■ Objective: Below is a block of data; give all of it again word for word.

-- begin --

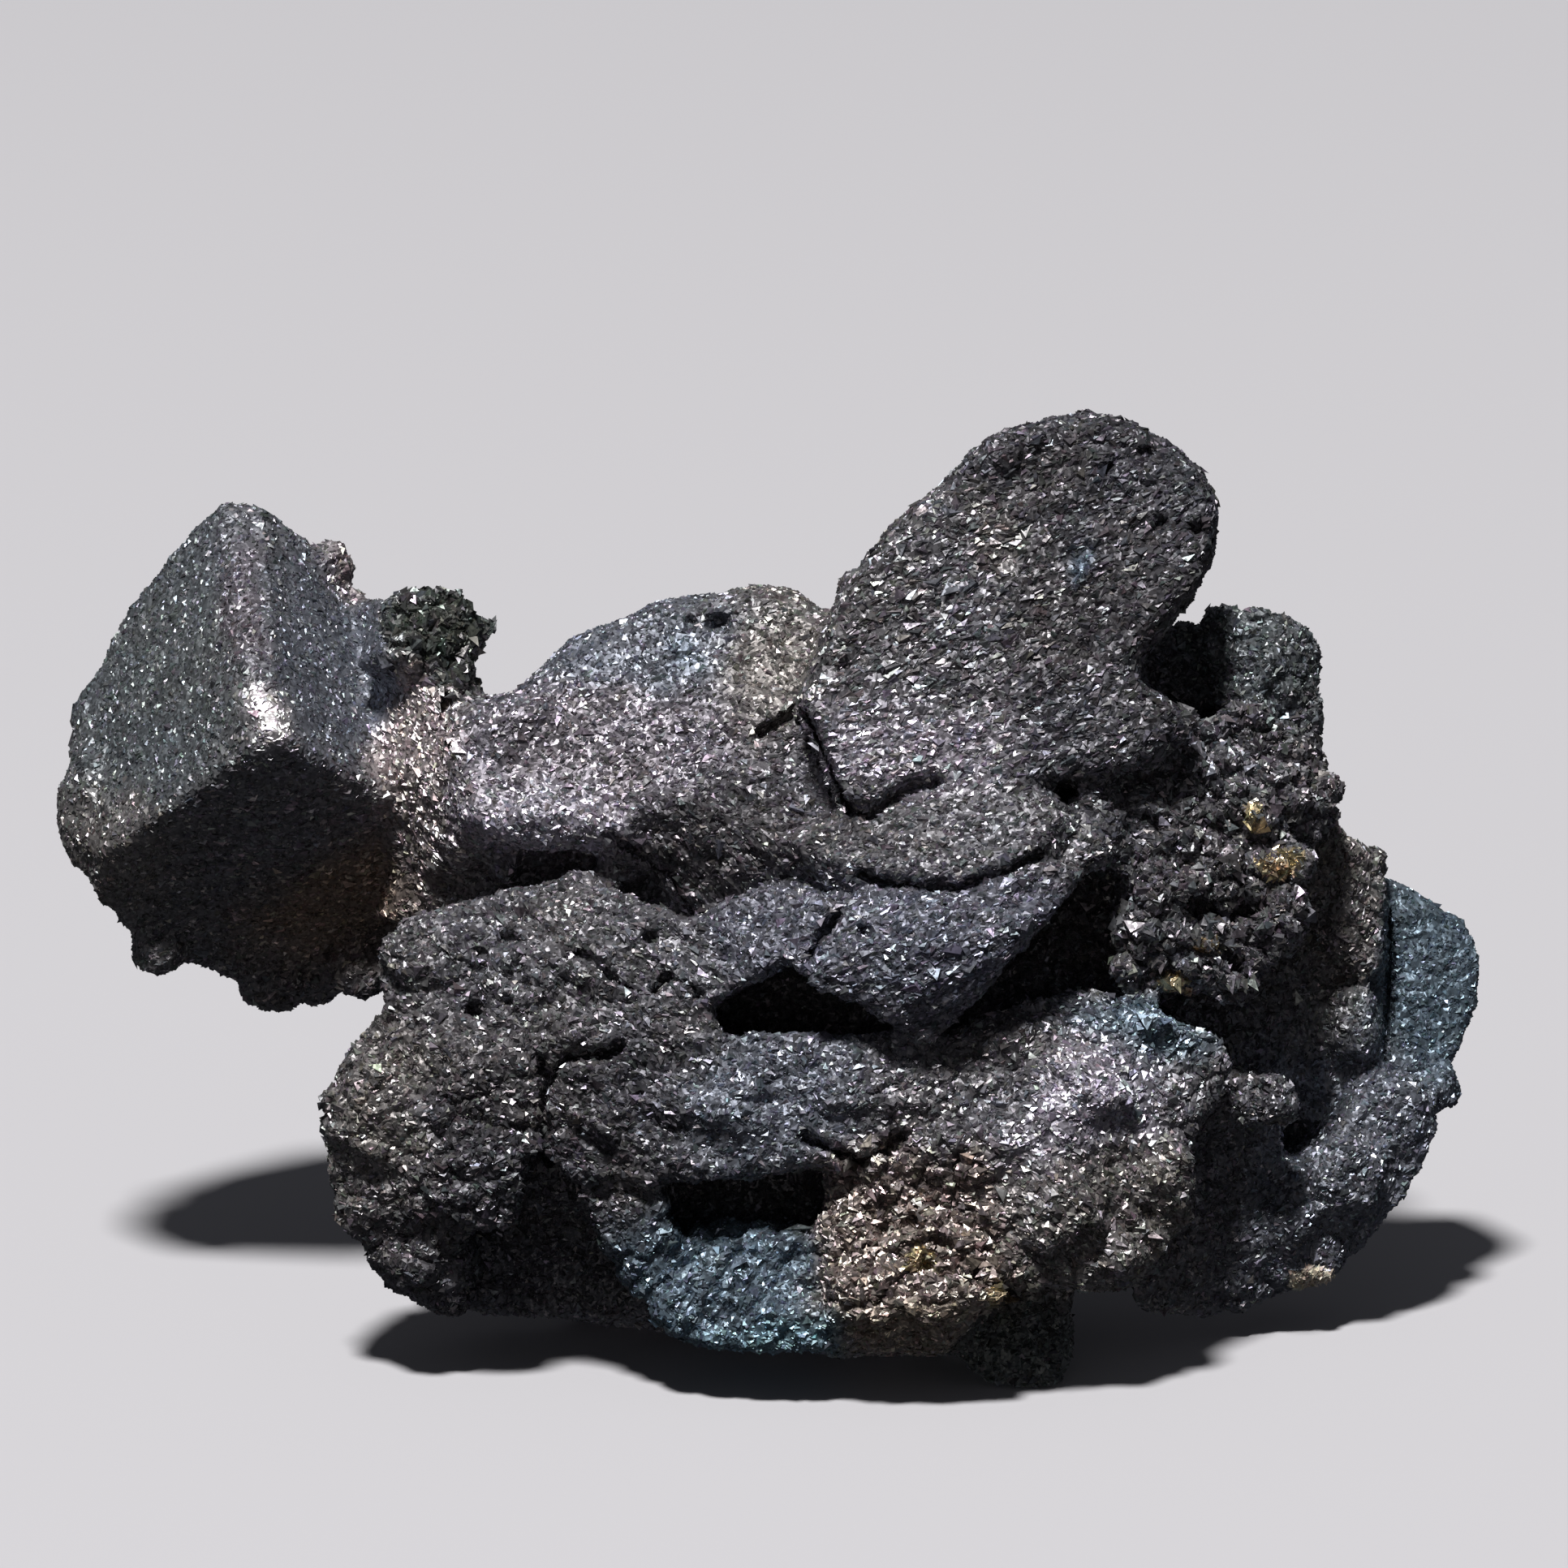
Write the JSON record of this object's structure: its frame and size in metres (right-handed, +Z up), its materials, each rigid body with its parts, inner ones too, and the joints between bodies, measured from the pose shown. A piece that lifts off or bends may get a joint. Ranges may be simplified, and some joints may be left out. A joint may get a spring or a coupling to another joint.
{
  "type": "galena crystal cluster",
  "caption": "Natural cluster of intergrown cubic galena crystals: a corner-forward cube on a neck, a tongue-shaped plate and granular masses, standing on small flat spots.",
  "frame": {"origin": "centre of the underside of the cluster's box, level with the flat spots that it stands on", "axes": "+X along its length, from the large cube to the thin plate; +Z up; its front faces -Y"},
  "size_m": [0.0454, 0.0222, 0.0298],
  "materials": {
    "galena": "lead-grey metallic crystals under a sparkling druse, tarnished dark with blue, violet and bronze"
  },
  "bodies": {
    "root": {"galena": "galena"}
  },
  "joints": []
}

-- end --

■ Solved exercise:
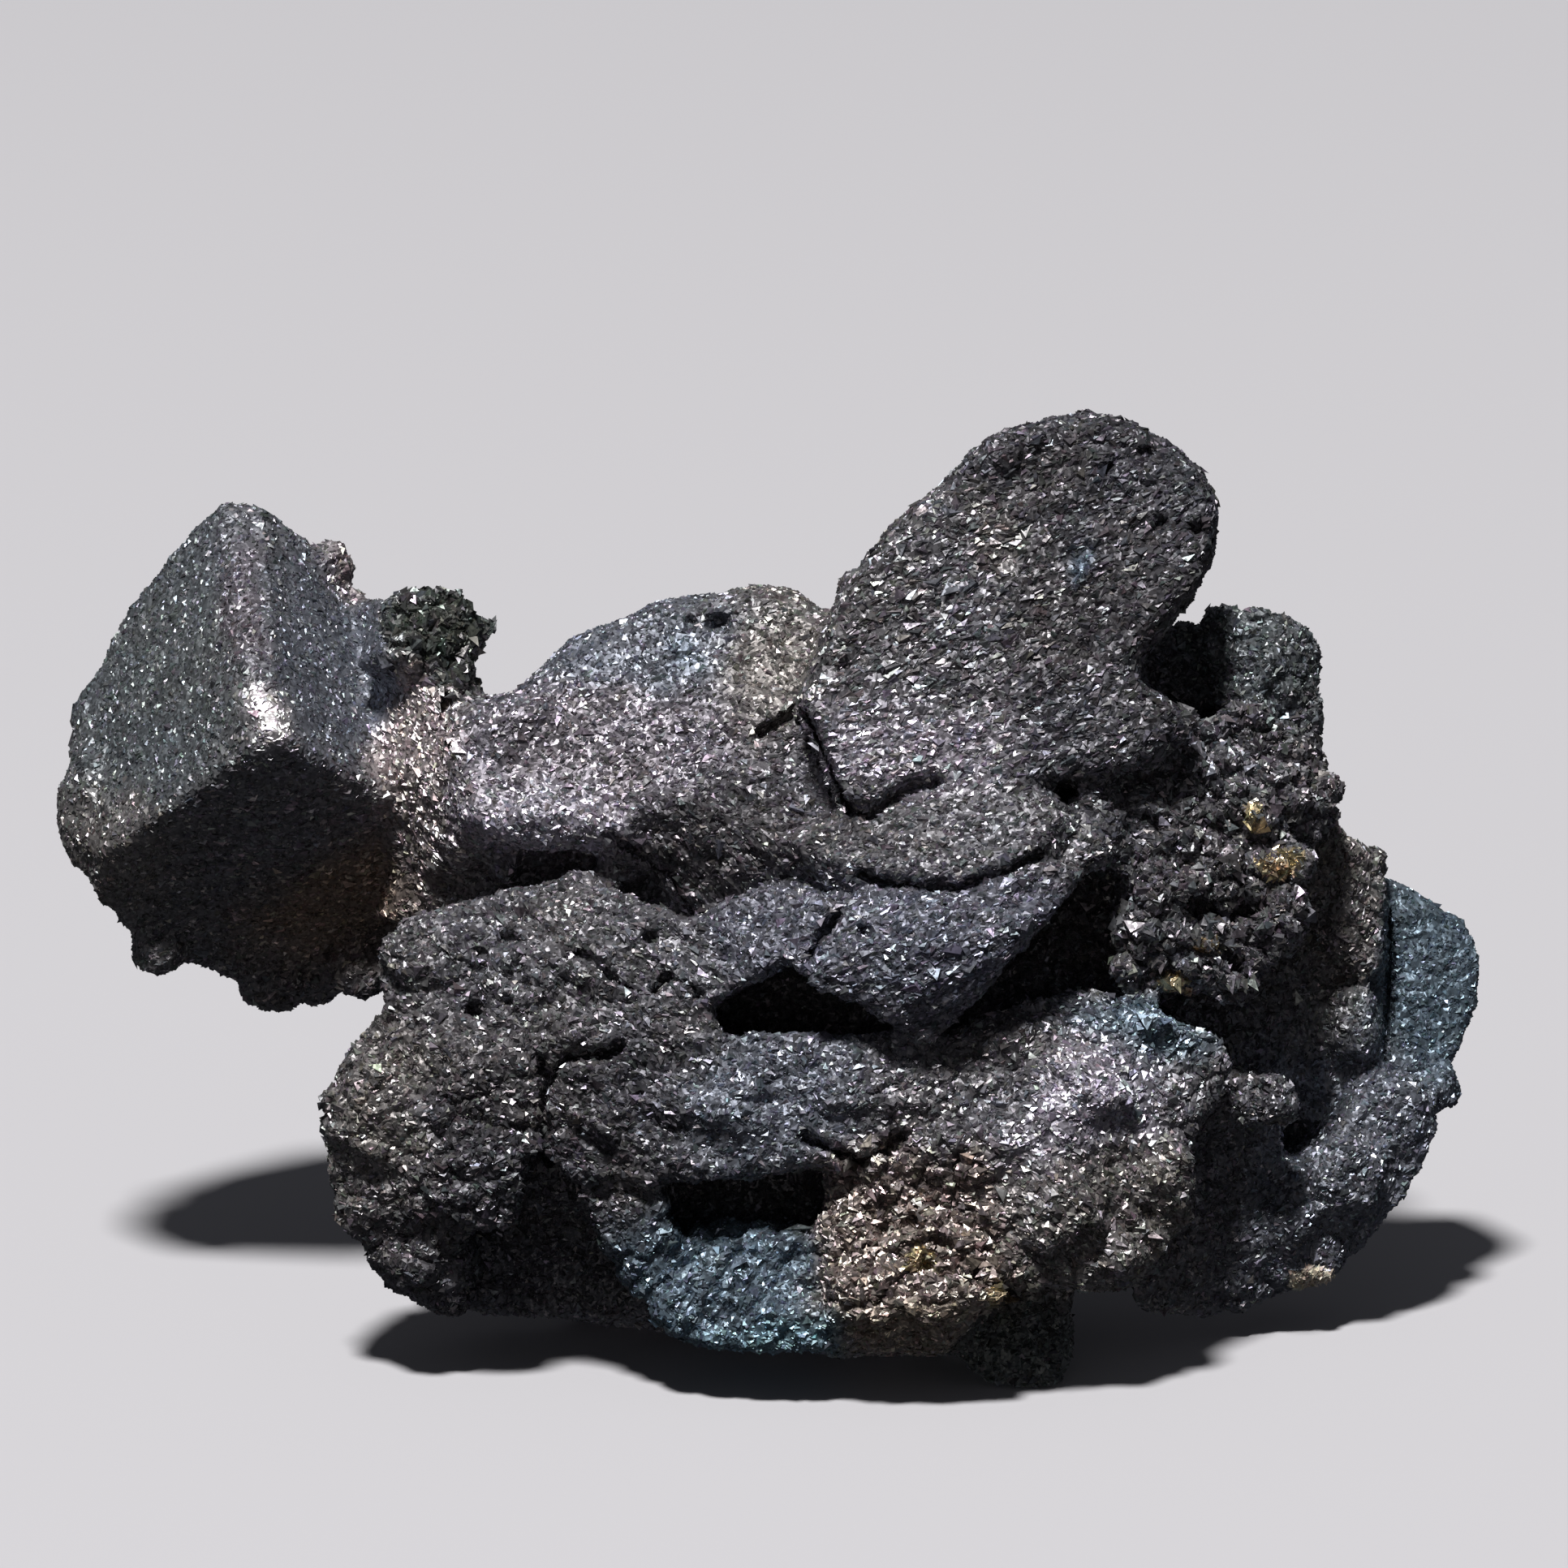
Write the JSON record of this object's structure: its frame and size in metres (right-handed, +Z up), its materials, each rigid body with its parts, inner ones too, and the joints between bodies, measured from the pose shown. A piece that lifts off or bends may get a joint. Ranges may be simplified, and some joints may be left out. A joint may get a spring or a coupling to another joint.
{
  "type": "galena crystal cluster",
  "caption": "Natural cluster of intergrown cubic galena crystals: a corner-forward cube on a neck, a tongue-shaped plate and granular masses, standing on small flat spots.",
  "frame": {"origin": "centre of the underside of the cluster's box, level with the flat spots that it stands on", "axes": "+X along its length, from the large cube to the thin plate; +Z up; its front faces -Y"},
  "size_m": [0.0454, 0.0222, 0.0298],
  "materials": {
    "galena": "lead-grey metallic crystals under a sparkling druse, tarnished dark with blue, violet and bronze"
  },
  "bodies": {
    "root": {"galena": "galena"}
  },
  "joints": []
}